▶ [REQUEST]: Please repeat, exactly and with nothing added, the lines running from the line that contains "Continue the OpenSCAD" to the line that contains "Principled material with", both lines included.

▶ [SOURCE MATERIAL]:
------------------------------------------------------------

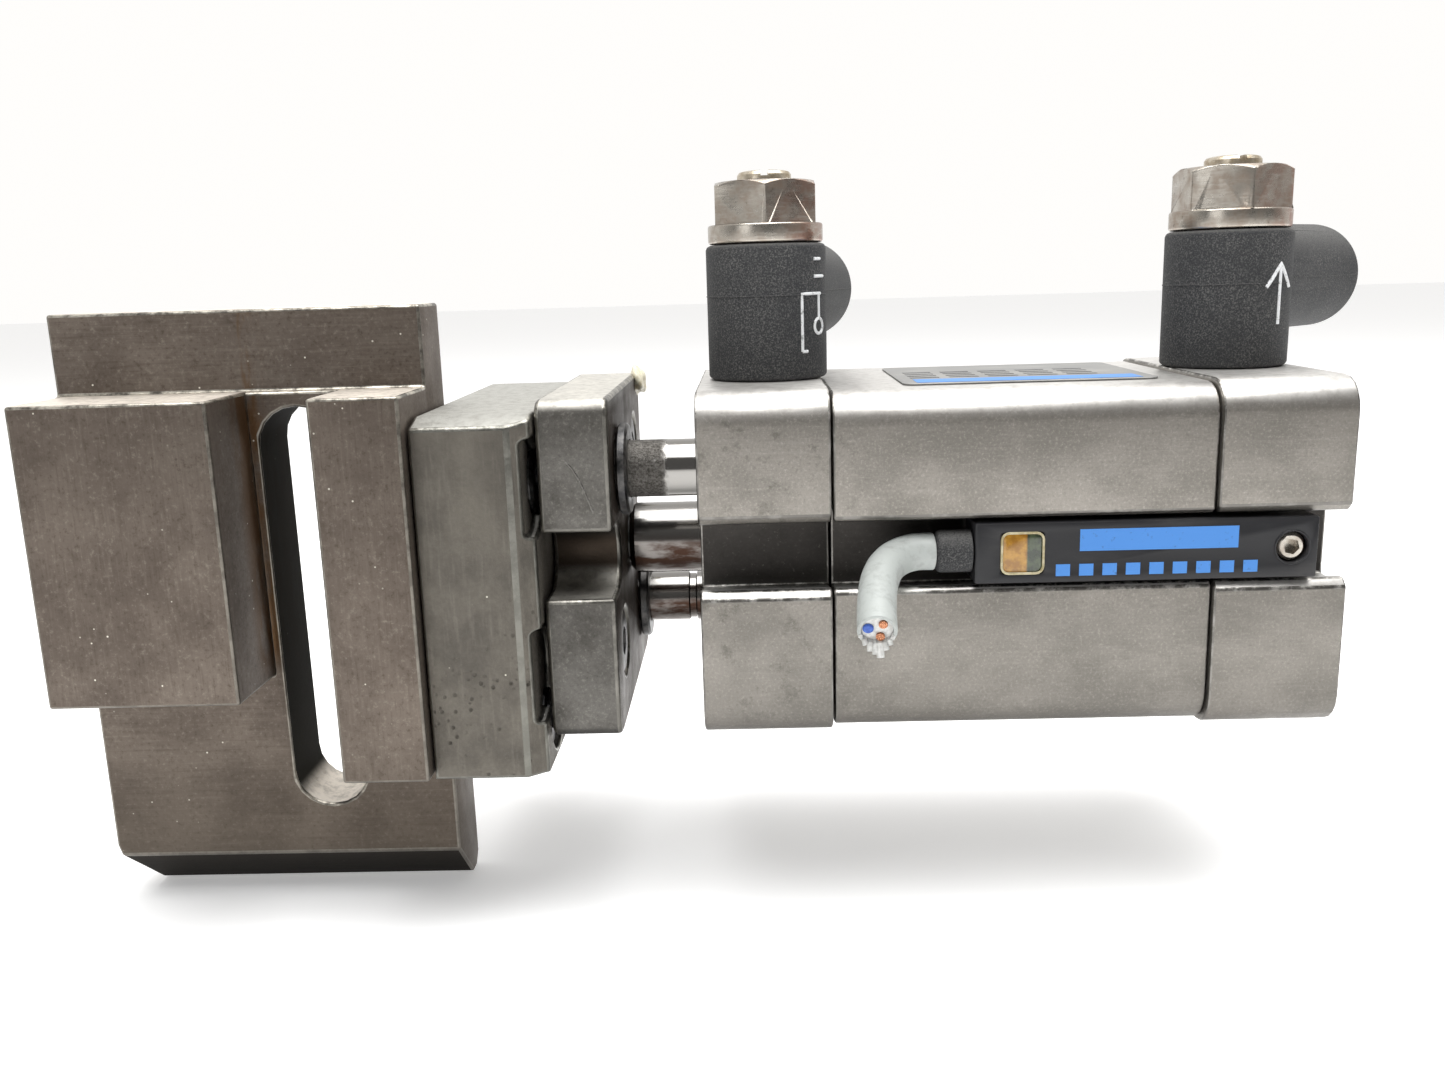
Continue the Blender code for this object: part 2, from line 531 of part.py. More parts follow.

------------------------------------------------------------

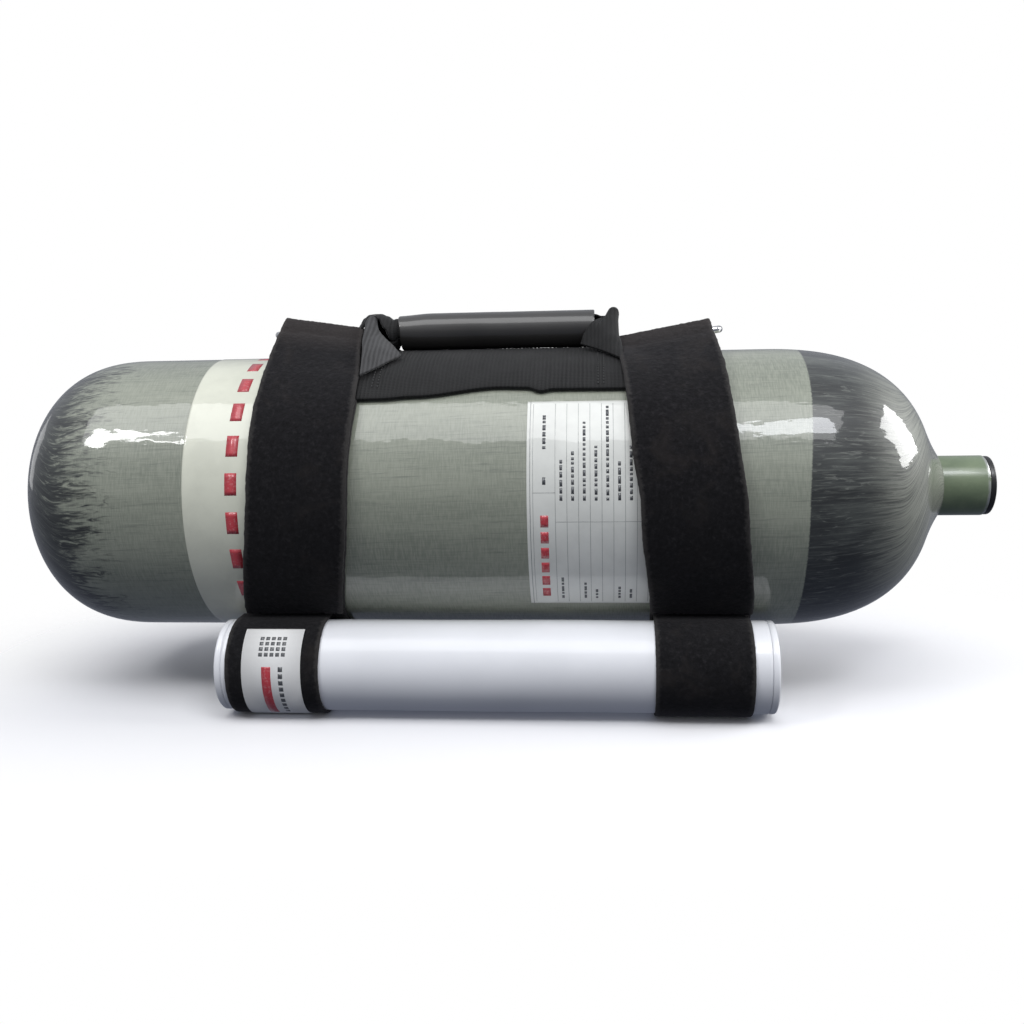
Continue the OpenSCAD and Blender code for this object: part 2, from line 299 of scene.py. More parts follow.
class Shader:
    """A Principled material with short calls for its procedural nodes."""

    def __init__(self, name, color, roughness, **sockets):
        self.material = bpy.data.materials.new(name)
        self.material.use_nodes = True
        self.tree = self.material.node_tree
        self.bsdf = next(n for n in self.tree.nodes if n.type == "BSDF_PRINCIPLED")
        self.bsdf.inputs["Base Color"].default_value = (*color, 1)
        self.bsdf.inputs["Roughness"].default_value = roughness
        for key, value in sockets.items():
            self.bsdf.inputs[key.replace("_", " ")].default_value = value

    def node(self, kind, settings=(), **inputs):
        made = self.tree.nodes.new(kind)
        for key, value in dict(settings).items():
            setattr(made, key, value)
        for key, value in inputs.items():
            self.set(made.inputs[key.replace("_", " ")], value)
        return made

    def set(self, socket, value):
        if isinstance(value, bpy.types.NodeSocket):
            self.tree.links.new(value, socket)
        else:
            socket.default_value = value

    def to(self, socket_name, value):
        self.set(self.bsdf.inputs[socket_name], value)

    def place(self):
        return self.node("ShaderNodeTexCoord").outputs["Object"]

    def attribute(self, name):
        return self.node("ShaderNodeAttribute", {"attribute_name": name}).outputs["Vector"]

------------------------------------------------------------

▶ [ANSWER TO THE EXERCISE]:
Continue the OpenSCAD and Blender code for this object: part 2, from line 299 of scene.py. More parts follow.
class Shader:
    """A Principled material with short calls for its procedural nodes."""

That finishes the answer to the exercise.